Aklın yolu eğer birse...
İnsan neden kendinden kaynaklanan sorunları aşarak, geleceğe güvenle bakamaz?
Neden bunca bilgiye, bilimsel gelişmeye ve tarihsel deneyime karşın sürekli hatalar yapıp durur?
...
Bu giriş “İyideki Kötü” kitabının arka yüzünden, Psikolog Paul Watzlawick’in sorguları...
* * *
Yaşadığımız hayat tüm iyimser umutlarımıza rağmen giderek çirkinleşirken, deneyimlerimize de kayıtsız kalıyoruz.
İçimizi acıtan ne varsa, sürüyor..
Üzerini çizemiyoruz bir türlü.
* * *
Hangi birini saysak şimdi.
Girne’yi mi örneğin? (Mağusa farksız mı?)
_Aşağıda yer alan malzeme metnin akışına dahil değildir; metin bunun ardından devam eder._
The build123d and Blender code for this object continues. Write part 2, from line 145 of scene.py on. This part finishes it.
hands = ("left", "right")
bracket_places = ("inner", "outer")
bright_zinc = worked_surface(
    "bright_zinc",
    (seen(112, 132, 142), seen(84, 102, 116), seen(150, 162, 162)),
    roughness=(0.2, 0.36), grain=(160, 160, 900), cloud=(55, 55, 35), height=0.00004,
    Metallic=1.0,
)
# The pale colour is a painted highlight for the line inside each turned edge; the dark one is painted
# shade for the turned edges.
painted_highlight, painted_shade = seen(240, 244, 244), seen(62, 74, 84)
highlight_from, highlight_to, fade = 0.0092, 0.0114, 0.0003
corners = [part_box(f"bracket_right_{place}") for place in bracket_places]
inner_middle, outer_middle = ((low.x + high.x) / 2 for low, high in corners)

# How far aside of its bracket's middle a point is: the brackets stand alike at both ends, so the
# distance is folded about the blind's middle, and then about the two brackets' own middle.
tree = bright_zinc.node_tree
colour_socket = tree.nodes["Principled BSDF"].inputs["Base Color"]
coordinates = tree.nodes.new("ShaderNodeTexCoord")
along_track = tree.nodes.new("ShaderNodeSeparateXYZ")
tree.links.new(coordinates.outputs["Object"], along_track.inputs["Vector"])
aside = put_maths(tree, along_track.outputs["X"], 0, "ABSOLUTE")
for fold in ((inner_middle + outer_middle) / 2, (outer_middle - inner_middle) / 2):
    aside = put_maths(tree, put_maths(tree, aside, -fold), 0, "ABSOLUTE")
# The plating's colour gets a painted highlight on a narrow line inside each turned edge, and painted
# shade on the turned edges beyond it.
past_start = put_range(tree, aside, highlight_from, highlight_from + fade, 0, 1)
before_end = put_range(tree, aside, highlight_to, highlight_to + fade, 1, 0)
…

O şirin balıkçı kasabasını nefessiz bıraktık, beton ormanında denizi dahi boğduk, çocuklar toprağa dokunmadan büyüyecek neredeyse, yine de doyamadık bir türlü...
Çünkü ‘ter dökmeden’ kazandık çoğunu...
Adice üleştik...
Plansız kentleştik, yapılaştık...
HER KİŞİ hatasından ders almıyor.
KAYITSIZ seyirci sahaya inmiyor.
KÖTÜLÜK engellenmiyor!
Tüm umudunu ‘çözüm’e yükleyen bir toplum, tek bir sorununu dahi çözemez mi?
* * *
Dünyanın pek çok toplumu savaş sonrası yıkıntıların üzerinden ayağa kalktı.
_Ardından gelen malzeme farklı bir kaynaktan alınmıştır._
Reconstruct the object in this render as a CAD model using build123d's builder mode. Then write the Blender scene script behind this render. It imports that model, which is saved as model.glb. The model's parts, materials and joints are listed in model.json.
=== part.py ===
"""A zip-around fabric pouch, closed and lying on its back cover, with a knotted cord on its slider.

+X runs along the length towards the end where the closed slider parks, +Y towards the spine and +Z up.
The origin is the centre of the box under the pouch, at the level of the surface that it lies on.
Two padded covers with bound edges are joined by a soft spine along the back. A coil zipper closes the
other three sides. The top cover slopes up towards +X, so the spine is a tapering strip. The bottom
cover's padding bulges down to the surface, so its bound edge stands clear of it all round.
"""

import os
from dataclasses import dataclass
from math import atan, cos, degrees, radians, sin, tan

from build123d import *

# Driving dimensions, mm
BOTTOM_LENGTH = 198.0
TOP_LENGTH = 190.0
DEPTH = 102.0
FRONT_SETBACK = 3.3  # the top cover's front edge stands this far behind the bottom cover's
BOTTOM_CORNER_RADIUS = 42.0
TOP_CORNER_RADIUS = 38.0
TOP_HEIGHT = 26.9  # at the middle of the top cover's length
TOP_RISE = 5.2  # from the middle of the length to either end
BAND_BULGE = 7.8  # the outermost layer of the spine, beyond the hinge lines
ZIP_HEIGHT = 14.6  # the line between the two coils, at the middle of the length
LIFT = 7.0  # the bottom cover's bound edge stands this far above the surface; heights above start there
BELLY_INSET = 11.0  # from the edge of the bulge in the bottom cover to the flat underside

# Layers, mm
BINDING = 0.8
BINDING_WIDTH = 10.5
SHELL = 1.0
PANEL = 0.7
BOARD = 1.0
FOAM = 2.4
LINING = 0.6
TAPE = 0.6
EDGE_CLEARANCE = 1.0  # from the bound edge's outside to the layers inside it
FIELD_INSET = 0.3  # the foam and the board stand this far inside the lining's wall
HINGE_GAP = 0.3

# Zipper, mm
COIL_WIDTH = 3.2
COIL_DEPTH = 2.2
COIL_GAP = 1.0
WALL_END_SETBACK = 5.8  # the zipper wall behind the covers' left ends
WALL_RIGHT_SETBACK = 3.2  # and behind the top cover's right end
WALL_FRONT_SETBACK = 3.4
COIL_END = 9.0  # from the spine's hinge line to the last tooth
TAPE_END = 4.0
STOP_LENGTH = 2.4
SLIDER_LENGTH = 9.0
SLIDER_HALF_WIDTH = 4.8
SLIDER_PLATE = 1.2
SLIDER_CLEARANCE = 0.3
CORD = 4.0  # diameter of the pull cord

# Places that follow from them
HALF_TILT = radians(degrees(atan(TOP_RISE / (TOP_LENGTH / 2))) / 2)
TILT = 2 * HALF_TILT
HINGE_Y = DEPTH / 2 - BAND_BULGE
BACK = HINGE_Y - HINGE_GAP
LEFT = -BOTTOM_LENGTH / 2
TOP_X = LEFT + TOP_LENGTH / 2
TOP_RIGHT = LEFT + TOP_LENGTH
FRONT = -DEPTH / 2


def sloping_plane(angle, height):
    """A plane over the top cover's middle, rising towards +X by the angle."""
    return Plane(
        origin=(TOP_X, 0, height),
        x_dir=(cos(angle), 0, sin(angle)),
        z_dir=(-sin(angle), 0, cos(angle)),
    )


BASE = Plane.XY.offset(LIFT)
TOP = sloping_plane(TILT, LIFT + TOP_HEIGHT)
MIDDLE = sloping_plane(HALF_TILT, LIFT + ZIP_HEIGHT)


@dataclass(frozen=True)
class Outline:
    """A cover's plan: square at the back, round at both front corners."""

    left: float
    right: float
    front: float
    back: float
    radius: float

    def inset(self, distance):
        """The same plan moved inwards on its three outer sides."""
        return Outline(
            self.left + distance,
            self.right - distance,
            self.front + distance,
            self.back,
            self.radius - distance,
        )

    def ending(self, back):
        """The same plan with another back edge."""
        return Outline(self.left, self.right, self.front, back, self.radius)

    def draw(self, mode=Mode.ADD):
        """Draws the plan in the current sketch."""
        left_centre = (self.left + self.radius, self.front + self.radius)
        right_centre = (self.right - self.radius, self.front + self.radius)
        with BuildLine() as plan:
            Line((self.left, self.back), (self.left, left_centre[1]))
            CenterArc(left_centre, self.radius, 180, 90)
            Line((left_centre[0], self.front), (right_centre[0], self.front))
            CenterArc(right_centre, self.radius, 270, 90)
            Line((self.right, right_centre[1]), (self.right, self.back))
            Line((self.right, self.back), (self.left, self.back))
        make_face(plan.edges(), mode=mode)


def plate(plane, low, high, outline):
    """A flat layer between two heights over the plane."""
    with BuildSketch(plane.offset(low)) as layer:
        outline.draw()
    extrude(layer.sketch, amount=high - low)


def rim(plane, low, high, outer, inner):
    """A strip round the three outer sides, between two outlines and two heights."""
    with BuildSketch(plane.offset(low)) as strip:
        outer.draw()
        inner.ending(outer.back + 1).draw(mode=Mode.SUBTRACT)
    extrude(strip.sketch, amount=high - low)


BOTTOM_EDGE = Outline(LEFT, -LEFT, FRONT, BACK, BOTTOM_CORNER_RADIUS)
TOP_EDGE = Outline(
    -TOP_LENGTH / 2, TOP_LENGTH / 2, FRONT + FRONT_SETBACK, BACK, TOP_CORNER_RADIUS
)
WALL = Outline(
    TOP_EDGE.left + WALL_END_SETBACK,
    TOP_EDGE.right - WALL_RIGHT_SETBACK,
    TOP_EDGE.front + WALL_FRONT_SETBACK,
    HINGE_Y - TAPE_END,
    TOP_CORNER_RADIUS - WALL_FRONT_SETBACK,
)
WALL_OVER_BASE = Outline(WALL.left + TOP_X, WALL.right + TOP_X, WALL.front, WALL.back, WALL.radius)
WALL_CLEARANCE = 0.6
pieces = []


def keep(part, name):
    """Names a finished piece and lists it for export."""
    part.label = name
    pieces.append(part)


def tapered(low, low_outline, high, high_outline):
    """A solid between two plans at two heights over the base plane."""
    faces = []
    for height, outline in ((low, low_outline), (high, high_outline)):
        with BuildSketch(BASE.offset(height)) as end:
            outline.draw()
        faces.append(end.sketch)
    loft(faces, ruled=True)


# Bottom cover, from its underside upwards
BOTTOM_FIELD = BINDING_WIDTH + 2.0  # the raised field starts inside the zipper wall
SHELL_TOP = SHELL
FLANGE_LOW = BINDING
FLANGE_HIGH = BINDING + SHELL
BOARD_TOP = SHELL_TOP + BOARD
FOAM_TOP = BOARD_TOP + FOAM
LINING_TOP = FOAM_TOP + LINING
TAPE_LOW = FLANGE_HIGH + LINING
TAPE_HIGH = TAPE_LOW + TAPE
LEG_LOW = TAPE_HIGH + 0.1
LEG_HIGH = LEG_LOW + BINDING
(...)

Kıbrıs savaşını kendimize dair büyük bir yıkım’ gibi algılamak hakkımız yok.
Çünkü ‘rüyamızda dahi göremeyeceğimiz’ kadar ev, mülk, bahçe, otel, fabrika, işyerini önümüzde bulduk.
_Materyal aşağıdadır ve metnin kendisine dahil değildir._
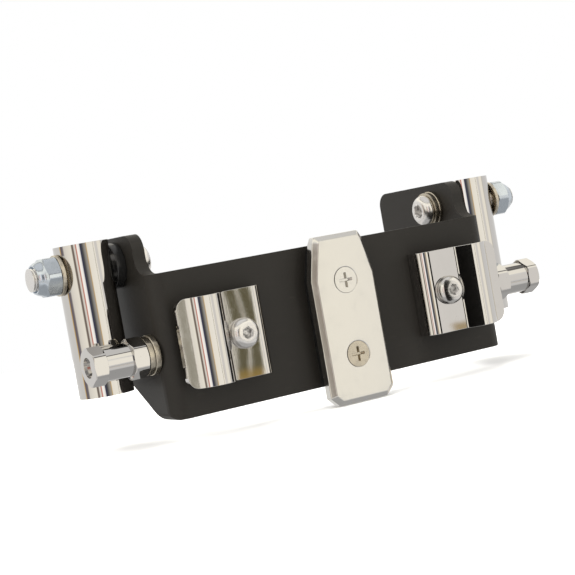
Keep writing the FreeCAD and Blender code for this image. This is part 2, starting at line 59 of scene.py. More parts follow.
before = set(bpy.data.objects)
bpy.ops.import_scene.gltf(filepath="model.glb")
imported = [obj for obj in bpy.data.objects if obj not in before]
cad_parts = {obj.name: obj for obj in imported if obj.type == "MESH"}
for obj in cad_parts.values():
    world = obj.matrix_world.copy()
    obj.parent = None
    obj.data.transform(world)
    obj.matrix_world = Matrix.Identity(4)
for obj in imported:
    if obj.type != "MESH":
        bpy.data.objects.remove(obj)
CAD_BOX = [list(corner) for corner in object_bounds()]

SIDES = (("left", -1), ("right", 1))

# Lengths are in metres, spins in radians and other angles in degrees. A grip is the plain
# share of a screw's length, and a spring's rise is its share of the washer's thickness.
RING = 48
SMOOTH_ANGLE = 38.0
MERGE = 0.000002
FLAT_ANGLE = 0.6
FRONT_HEAD_HIGH = 0.0033
FRONT_SHANK = 0.003
FRONT_GRIP = 0.45
FRONT_SPIN = 0.2
PIVOT_HEAD_HIGH = 0.0036
PIVOT_SHANK = 0.004
PIVOT_GRIP = 0.70
PIVOT_SPIN = 0.3
SPRING_WIDE = 0.0046
SPRING_TURN = 346
SPRING_STEPS = 44
SPRING_RISE = 0.16
SPRING_EDGE = 0.00012
SPRING_SPIN = 1.9


def node_size(node):
    """Size of a frame node along each axis."""
    low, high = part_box(node)
    return Vector(high) - Vector(low)


def node_middle(node):
    """Middle of a frame node's box."""
    low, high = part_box(node)
    return (Vector(high) + Vector(low)) / 2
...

Tükettik çoğunu, harcadık, kirlettik!
Tek bir otelimiz yoktu toplum olarak, şimdi, katlar yetmiyor, eski eserleri dahi ezim ezim ediyoruz hırsımızdan, plansızlığımızdan...
Kıbrıs’ın dramı bedenlerde ağır bir tortu bıraksa da, ekonomik anlamda bize ‘zenginlik’ yarattı.
Bu zenginlik görgüsüzlüğe dönüştü, aç gözlülüğe ulandı, kuralsızlıkla büyüdü!
* * *
40 yılda 40’a yakın hükümet denendi.
Yeni “müşavir” yaratmadığımız tek bir hükümet oldu ki, bir sene dahi sürmedi!.
“Müşavir” eskiden “bizim partili olmayan üst düzey yöneticiler”e denirdi.
Şimdi artık partisi de fark etmiyor, çünkü bu sistem “emeksiz maaş zenginliği”ne hizmet ediyor, işsizler eziliyor, bir avuç mutlu azınlığın yüzüne gülüyor düzen...
...
“Aklın yolu birse, hep iyiden doğrudan söz eden insanlık, niye kötülüklerin kaynağı olur” diye soruyor, kitap!..
En vahimi de bu ya!
Yurdumda tüm bunlar “iyilik” sanılıyor halen, “kötülük” yerine!